WHAT YOU ARE ASKED TO DO =
In the listing below, locate the line containing "Write the Blender Python" and the line containing "SLOPE = 0.060". Output both of them and every line between, exactly as written, and nothing more.

####################

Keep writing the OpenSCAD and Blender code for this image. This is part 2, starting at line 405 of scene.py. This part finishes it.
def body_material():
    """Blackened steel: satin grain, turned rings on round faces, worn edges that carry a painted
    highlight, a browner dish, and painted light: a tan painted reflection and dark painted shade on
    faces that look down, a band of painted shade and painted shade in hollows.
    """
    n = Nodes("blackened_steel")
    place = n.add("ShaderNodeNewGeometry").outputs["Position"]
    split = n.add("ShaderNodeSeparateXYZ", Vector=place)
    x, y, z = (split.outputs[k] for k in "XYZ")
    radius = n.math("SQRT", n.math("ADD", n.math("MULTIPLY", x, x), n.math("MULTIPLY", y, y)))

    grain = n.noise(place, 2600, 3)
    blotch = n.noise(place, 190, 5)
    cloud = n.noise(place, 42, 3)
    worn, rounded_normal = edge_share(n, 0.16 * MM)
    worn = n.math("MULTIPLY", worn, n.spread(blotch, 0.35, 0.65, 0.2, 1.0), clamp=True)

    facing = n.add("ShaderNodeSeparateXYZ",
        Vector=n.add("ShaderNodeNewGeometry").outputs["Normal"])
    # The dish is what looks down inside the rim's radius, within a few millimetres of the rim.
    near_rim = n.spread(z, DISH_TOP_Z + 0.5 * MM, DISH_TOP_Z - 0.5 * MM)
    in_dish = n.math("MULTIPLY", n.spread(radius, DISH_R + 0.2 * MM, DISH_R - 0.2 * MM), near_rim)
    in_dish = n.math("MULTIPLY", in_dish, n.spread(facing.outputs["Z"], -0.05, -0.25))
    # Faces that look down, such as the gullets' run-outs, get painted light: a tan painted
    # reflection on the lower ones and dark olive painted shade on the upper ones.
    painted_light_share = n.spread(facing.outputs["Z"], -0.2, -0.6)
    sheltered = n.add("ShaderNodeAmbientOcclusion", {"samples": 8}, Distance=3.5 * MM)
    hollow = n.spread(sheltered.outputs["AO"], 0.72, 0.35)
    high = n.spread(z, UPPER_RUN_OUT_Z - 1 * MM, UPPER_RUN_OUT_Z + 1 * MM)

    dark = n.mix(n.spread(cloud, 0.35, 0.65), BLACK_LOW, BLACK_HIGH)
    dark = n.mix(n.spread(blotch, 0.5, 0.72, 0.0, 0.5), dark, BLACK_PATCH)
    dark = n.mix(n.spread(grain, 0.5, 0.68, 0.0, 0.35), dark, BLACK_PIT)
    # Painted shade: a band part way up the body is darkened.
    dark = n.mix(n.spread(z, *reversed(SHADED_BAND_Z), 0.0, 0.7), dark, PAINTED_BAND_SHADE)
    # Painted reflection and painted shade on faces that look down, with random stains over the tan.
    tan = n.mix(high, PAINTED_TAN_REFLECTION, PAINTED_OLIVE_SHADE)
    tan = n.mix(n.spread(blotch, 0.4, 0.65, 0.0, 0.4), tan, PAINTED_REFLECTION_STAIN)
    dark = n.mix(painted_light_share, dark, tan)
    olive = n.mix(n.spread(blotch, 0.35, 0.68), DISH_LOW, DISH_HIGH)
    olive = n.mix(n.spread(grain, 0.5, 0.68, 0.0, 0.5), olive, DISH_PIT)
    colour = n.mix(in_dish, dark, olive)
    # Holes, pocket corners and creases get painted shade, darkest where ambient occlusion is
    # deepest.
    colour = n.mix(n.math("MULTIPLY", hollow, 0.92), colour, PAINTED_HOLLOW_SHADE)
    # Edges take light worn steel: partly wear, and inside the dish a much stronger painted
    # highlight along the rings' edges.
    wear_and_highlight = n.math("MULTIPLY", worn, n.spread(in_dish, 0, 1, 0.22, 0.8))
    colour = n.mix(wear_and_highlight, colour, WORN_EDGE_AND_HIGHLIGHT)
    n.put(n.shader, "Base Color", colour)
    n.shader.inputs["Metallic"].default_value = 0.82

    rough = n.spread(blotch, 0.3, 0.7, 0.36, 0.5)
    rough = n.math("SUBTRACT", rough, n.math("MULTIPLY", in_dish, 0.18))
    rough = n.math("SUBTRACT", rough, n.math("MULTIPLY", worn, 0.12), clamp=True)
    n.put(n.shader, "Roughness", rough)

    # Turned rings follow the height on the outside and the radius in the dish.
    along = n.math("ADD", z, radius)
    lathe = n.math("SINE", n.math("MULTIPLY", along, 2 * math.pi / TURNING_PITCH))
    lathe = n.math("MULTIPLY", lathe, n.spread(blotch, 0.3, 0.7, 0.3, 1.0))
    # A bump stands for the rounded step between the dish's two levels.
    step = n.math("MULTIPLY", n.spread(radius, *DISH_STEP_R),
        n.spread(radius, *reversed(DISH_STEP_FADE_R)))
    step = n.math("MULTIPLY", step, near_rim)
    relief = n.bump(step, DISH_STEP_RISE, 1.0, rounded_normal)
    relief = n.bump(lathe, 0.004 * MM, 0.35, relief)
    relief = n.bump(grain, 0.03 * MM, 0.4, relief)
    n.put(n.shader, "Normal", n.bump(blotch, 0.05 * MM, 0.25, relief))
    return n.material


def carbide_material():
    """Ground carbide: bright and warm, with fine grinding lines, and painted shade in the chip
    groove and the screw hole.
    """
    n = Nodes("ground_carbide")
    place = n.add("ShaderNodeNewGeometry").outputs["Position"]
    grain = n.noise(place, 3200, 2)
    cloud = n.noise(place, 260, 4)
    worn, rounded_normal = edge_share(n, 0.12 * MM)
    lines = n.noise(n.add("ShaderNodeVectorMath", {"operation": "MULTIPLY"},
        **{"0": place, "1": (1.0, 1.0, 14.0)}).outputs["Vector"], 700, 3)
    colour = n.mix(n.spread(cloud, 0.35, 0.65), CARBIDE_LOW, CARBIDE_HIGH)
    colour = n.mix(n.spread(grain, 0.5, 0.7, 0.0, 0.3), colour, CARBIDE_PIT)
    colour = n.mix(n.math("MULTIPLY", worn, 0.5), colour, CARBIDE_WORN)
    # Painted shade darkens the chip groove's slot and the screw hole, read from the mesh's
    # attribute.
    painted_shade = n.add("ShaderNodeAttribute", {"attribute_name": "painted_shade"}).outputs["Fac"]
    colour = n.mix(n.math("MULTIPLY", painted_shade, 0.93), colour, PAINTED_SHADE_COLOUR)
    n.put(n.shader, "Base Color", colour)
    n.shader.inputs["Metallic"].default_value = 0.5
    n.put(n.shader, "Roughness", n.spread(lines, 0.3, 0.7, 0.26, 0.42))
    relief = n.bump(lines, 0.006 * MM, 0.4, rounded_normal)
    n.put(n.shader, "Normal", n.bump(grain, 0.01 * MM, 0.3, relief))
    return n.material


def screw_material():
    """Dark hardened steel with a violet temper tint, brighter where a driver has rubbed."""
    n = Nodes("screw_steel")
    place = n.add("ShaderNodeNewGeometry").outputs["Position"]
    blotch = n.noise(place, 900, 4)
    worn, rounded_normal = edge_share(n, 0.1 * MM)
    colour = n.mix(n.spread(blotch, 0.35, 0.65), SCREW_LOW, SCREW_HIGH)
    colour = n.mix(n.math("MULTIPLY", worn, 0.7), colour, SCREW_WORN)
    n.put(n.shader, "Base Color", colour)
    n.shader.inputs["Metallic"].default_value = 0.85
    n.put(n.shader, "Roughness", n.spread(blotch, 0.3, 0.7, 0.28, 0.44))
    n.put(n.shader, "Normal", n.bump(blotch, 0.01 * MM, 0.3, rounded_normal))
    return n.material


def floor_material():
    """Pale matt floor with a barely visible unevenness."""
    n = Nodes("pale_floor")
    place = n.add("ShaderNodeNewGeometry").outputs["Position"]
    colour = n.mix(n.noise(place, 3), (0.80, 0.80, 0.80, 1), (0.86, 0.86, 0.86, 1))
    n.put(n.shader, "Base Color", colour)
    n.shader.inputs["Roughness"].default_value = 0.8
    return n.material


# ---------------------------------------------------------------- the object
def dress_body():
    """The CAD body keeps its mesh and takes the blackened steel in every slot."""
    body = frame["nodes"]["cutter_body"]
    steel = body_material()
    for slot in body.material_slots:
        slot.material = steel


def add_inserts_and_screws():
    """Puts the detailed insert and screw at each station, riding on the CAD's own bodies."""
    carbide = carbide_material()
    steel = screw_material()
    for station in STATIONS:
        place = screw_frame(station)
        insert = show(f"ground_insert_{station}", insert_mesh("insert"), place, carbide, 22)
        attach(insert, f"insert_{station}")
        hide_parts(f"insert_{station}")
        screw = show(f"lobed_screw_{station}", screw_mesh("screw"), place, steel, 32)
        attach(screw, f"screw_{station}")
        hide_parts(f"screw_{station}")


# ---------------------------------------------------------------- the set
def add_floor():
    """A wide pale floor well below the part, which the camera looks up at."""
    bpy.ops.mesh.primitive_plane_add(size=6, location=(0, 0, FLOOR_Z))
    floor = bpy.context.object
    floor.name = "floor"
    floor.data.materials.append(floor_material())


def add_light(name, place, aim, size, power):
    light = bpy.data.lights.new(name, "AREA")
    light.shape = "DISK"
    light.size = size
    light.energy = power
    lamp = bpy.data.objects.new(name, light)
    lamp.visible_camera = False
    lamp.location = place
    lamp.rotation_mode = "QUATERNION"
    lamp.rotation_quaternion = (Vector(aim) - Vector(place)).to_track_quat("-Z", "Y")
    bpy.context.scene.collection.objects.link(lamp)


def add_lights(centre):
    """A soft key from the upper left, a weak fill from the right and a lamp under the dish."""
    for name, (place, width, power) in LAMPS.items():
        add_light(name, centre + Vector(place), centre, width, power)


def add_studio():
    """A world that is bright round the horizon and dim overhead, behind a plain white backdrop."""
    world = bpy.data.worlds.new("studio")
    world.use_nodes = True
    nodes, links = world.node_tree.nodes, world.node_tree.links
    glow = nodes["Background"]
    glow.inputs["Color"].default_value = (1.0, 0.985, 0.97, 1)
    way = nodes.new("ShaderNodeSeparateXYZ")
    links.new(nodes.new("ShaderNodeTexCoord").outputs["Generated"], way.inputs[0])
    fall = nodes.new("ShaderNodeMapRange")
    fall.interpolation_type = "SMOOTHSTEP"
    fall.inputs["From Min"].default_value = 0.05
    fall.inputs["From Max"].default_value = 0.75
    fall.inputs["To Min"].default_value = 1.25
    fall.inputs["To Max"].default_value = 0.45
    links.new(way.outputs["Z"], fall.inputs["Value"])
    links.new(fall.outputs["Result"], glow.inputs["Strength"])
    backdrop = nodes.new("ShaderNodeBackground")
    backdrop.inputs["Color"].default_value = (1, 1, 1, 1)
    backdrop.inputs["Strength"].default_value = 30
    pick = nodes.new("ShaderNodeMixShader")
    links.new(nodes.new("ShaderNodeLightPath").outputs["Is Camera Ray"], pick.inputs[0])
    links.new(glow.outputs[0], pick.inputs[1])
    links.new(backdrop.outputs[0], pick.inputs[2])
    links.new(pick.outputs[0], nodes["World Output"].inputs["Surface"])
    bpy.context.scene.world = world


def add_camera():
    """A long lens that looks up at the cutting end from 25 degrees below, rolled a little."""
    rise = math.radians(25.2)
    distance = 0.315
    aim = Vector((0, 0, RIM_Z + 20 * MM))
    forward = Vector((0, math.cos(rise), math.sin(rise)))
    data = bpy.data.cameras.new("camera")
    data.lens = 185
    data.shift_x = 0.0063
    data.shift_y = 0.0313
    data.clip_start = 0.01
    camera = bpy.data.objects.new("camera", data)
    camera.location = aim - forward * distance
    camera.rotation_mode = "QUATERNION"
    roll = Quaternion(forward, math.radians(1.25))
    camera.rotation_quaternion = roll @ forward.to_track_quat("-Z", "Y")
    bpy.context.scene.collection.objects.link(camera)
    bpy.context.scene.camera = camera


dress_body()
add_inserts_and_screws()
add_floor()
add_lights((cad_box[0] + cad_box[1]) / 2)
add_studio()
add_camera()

####################

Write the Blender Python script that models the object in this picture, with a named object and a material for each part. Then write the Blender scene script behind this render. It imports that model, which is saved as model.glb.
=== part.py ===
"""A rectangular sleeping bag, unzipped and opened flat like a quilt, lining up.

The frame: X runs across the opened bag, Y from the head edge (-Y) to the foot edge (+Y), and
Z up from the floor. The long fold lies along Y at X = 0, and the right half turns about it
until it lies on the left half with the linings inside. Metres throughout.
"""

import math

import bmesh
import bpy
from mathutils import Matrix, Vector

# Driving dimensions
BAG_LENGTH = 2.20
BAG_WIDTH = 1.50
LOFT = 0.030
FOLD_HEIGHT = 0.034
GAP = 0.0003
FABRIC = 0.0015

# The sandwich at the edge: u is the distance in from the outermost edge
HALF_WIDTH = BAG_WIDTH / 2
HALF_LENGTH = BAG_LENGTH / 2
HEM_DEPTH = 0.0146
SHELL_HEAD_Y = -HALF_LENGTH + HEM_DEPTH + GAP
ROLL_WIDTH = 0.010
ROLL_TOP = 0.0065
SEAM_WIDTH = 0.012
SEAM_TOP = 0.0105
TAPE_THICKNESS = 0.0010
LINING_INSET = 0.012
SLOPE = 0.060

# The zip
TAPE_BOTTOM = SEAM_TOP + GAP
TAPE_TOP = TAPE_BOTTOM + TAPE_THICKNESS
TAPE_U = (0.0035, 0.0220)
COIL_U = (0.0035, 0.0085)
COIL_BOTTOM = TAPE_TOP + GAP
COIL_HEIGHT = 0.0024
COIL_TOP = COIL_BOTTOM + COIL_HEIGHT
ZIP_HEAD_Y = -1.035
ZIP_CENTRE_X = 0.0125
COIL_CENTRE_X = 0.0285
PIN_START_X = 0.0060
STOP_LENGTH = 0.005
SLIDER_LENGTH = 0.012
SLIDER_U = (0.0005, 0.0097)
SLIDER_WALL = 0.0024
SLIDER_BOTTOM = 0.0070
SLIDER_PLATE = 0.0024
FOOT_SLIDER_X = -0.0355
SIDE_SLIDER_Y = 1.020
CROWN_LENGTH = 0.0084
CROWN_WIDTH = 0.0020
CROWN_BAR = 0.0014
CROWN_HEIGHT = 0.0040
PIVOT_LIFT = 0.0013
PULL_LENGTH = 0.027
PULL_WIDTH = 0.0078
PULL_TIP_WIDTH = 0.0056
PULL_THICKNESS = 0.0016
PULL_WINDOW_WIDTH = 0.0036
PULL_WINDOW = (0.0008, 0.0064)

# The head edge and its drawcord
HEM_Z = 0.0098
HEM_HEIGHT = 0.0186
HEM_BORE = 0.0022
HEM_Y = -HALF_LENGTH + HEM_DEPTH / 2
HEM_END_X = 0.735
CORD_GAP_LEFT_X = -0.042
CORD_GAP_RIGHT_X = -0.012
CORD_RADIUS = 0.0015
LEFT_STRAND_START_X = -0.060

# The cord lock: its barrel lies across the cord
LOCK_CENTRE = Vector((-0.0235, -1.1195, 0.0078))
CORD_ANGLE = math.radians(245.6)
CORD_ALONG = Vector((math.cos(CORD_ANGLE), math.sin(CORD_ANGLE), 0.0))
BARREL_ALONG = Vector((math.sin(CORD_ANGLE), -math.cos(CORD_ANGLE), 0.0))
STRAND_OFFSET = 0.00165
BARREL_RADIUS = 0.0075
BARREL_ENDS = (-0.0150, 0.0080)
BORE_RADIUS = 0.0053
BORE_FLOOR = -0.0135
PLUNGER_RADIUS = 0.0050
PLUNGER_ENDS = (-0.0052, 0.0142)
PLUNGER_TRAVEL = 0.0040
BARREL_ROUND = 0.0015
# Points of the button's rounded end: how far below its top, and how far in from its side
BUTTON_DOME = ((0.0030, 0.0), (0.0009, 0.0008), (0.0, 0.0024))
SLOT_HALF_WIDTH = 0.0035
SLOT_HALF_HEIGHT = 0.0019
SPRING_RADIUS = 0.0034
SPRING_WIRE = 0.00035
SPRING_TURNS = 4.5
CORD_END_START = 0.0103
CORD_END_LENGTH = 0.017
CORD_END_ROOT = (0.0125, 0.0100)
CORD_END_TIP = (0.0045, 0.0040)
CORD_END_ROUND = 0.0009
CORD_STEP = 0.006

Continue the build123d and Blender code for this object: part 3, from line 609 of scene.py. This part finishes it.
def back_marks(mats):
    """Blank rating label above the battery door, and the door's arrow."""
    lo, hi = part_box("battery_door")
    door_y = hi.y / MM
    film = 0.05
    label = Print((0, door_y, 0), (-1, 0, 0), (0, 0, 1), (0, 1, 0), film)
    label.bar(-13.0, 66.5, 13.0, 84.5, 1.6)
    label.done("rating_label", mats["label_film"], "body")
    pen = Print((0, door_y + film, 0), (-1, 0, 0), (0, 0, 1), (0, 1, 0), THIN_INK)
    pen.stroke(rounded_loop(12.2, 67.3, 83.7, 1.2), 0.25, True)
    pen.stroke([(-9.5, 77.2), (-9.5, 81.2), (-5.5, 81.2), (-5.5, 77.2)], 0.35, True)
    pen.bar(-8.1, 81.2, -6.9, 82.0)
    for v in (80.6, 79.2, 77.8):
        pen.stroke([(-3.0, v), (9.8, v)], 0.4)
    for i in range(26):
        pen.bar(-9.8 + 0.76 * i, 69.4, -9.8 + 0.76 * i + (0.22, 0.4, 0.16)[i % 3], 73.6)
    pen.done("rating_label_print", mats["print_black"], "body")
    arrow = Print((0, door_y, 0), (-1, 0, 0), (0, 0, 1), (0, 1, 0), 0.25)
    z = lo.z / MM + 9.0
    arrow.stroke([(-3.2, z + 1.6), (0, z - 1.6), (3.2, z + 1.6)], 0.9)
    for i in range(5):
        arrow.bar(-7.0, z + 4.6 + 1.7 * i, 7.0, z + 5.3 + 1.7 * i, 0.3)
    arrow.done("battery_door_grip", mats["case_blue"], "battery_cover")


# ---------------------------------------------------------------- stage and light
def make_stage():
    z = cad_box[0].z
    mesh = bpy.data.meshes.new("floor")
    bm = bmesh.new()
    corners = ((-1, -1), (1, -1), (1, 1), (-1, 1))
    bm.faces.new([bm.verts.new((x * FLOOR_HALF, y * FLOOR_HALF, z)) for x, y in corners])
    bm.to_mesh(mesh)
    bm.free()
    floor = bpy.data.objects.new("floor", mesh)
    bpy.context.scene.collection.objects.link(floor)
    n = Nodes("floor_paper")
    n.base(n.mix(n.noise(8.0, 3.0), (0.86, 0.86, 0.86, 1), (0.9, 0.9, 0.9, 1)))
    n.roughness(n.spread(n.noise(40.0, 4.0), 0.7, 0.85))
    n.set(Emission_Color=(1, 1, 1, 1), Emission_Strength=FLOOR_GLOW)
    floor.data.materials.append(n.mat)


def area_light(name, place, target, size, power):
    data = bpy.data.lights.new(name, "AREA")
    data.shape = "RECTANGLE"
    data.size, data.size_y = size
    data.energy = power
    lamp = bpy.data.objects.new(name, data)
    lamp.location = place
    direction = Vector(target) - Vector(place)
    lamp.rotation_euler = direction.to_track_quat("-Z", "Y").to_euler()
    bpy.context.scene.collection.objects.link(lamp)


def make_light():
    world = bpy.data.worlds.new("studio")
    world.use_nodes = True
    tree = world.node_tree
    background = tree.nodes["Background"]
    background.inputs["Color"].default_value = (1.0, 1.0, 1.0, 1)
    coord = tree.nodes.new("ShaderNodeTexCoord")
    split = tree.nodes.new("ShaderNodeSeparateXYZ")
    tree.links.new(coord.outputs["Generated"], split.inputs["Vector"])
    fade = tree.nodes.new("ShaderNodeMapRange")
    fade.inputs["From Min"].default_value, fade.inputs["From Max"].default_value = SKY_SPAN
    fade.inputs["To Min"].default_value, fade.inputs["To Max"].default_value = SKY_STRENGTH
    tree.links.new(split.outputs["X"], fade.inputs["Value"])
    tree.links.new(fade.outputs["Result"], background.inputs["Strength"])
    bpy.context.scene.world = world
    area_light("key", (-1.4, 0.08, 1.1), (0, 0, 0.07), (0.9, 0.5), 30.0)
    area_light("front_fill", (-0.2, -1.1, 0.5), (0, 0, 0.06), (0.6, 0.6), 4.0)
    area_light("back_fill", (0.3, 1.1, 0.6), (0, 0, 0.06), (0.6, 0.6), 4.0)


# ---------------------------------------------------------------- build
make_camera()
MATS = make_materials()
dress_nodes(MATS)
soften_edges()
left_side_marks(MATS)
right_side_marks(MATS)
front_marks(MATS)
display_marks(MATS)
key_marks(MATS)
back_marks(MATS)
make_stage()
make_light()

####################

OUTPUT OF THE TASK =
Write the Blender Python script that models the object in this picture, with a named object and a material for each part. Then write the Blender scene script behind this render. It imports that model, which is saved as model.glb.
=== part.py ===
"""A rectangular sleeping bag, unzipped and opened flat like a quilt, lining up.

The frame: X runs across the opened bag, Y from the head edge (-Y) to the foot edge (+Y), and
Z up from the floor. The long fold lies along Y at X = 0, and the right half turns about it
until it lies on the left half with the linings inside. Metres throughout.
"""

import math

import bmesh
import bpy
from mathutils import Matrix, Vector

# Driving dimensions
BAG_LENGTH = 2.20
BAG_WIDTH = 1.50
LOFT = 0.030
FOLD_HEIGHT = 0.034
GAP = 0.0003
FABRIC = 0.0015

# The sandwich at the edge: u is the distance in from the outermost edge
HALF_WIDTH = BAG_WIDTH / 2
HALF_LENGTH = BAG_LENGTH / 2
HEM_DEPTH = 0.0146
SHELL_HEAD_Y = -HALF_LENGTH + HEM_DEPTH + GAP
ROLL_WIDTH = 0.010
ROLL_TOP = 0.0065
SEAM_WIDTH = 0.012
SEAM_TOP = 0.0105
TAPE_THICKNESS = 0.0010
LINING_INSET = 0.012
SLOPE = 0.060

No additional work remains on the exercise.